Paul Reilly : So the #1 thing in the banking business I think maybe people forgot over the last decade, liquidity and protecting stable deposits. So that’s number one. So that’s — it really depends on the deposit level. And to the extent we’ve given kind of a general target to you on the deposit levels, you just — you have to compete with rate and to grow them unless market conditions change, and we don’t know when that will happen. So yes, if the market keeps doing that, my guess is ours will go up over 10 and theirs will go up over 50 because to get the deposits reprice and repricing more, that’s going to be a trend for everybody. It will be industry-wide. If it’s idiosyncratic for one institution for some reasons, that they need a lot more, it’s going to go up higher.

So a lot of that’s market dynamic.
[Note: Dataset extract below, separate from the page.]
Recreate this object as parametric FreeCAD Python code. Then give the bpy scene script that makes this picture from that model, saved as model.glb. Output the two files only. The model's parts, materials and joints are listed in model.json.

I think the biggest thing people forget, when we limited kind of the money we put into banks for many years at 50%. And then when TriState joined, we upped it. We have less leverage. About 70% of our deposits go roughly to our banks. We have competitors at 90. And if you’re up and it’s not a criticism there, but if you’re at 90, you got to be more aggressive for funding. We have more of a buffer. So we’ll just watch it and play it by ear and watch it closely and do what we have to do to make sure we maintain liquidity and the outcome will be how much of higher cost deposits we have to have, but we’re not doing it just to raise costs. We’re only going to do that if we need it.